Additionally, Spirit was initially planning to merge with its main low-cost rival Frontier, which lost out after an intense bidding war with JetBlue. During that process, a key argument from those airlines was that a JetBlue-Spirit deal would face insurmountable antitrust hurdles.

DOJ prosecutors latched onto that argument in their case against the JetBlue-American partnership, writing in a court filing that “threatening to compound the anticompetitive effects of the NEA, JetBlue has recently entered an agreement to acquire yet another disruptive airline, Spirit Airlines.”

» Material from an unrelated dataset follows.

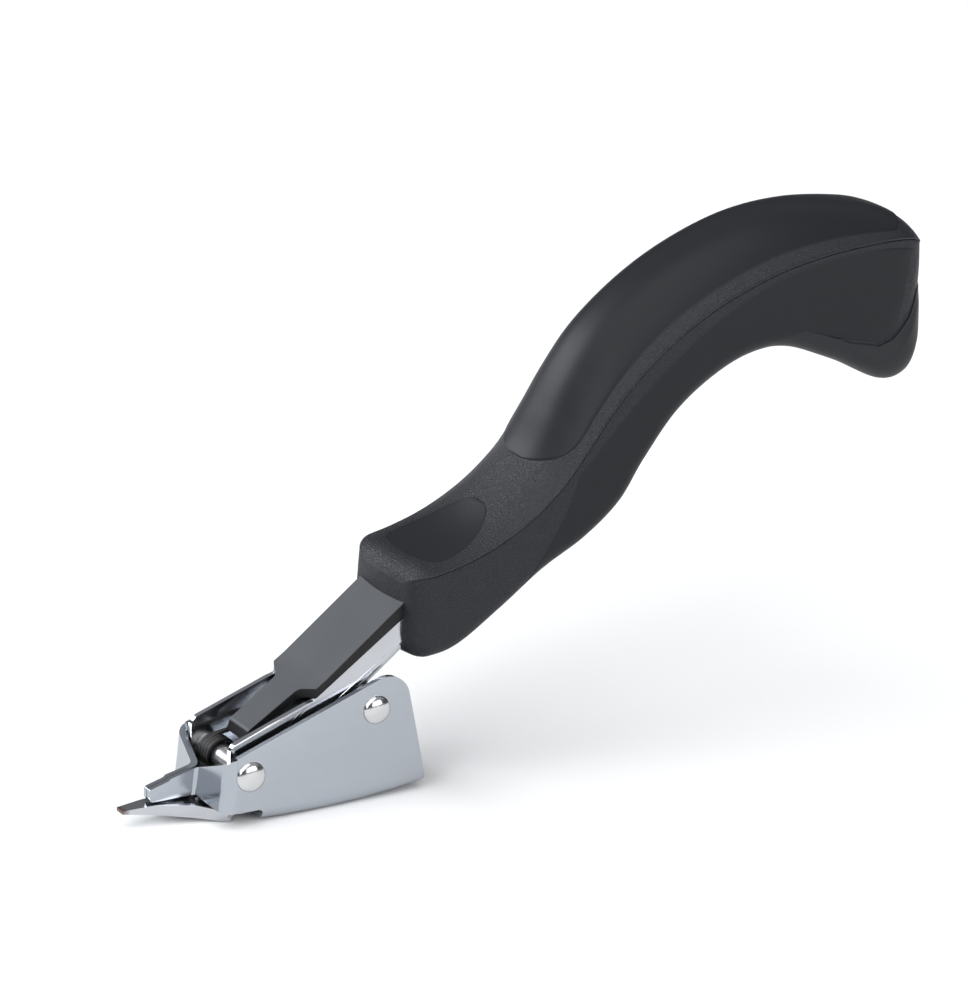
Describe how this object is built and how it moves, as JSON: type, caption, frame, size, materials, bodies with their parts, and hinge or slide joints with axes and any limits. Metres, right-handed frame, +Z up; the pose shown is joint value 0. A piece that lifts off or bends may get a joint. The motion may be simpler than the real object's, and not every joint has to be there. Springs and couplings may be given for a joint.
{
  "type": "lever staple remover",
  "caption": "Heavy-duty lever staple remover: sprung tongue under a fixed steel beak, rocker-soled jaw frame and a curved black hand grip.",
  "frame": {"origin": "under the middle of the part's length and width, on the plane that the rocker sole touches", "axes": "+X back from the jaws to the grip, +Z up from the work surface, +Y to the far side when the jaws point left"},
  "size_m": [0.1756, 0.0286, 0.1045],
  "materials": {
    "frame_chrome": "bright chrome plate on folded sheet steel",
    "lever_chrome": "bright chrome plate with a worn tongue tip",
    "rivet_chrome": "plated domed rivet heads",
    "plain_steel": "turned zinc-plated steel",
    "spring_steel": "oiled spring wire",
    "blackened_steel": "black oxide, satin",
    "block_plastic": "plain moulded",
    "core_plastic": "fine spark-eroded grain",
    "grained_plastic": "fine spark-eroded grain",
    "satin_plastic": "smooth satin",
    "pommel_plastic": "smooth satin"
  },
  "bodies": {
    "frame": {"jaw_frame": "frame_chrome", "pivot_rivet": "rivet_chrome", "rear_rivet": "rivet_chrome", "rear_spacer": "plain_steel", "pivot_washer_left": "plain_steel", "pivot_washer_right": "plain_steel", "pivot_bush": "plain_steel", "return_spring": "spring_steel"},
    "lever": {"lever_channel": "lever_chrome", "cover_plate": "blackened_steel", "tang_block": "block_plastic", "tang_pin_front": "plain_steel", "tang_pin_rear": "plain_steel", "grip_core": "core_plastic", "top_cover": "grained_plastic", "thumb_pad": "satin_plastic", "grip_inlay": "satin_plastic", "side_panel_left": "satin_plastic", "side_panel_right": "satin_plastic", "pommel_pad": "pommel_plastic"}
  },
  "joints": [
    {"name": "lever_pivot", "type": "hinge", "parent": "frame", "child": "lever", "pos_m": [-0.0654, 0, 0.0101], "axis": [0, 1, 0], "range_deg": [-10, 0], "stiffness_Nm_per_rad": 0.5, "springref_deg": 20.05, "deforming": ["return_spring"]}
  ]
}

“That transaction, combined with the NEA, now risks placing not one, but two low-cost airlines under the thumb of AA, neutralizing their disruptiveness and aligning their interests with those of the largest airline in the world,” the prosecutors write before the trial. “The impact of this race to consolidation will fall on the traveling public.”

In that same filing, prosecutors cited a letter from Spirit CEO Ted Christie to JetBlue CEO Robin Hayes — sent before the two companies inked a deal — opposing both the JetBlue-American partnership and the current merger.

“We struggle to understand how JetBlue can believe DOJ, or a court, will be persuaded that JetBlue should be allowed to form an anticompetitive alliance that aligns its interests with a legacy carrier [AA] and then undertake an acquisition that will eliminate the largest ULCC [ultra-low-cost] carrier [Spirit],” Christie wrote to Hayes, according to the DOJ filing.

To appease the DOJ and Transportation Department, which is involved in the merger approval process in an advisory capacity, JetBlue has offered to divest Spirit assets in New York and Boston, as well as some in Florida. DOJ antitrust head Jonathan Kanter has, however, been critical of using settlements to resolve competition concerns in mergers, instead preferring to litigate to stop problematic deals entirely.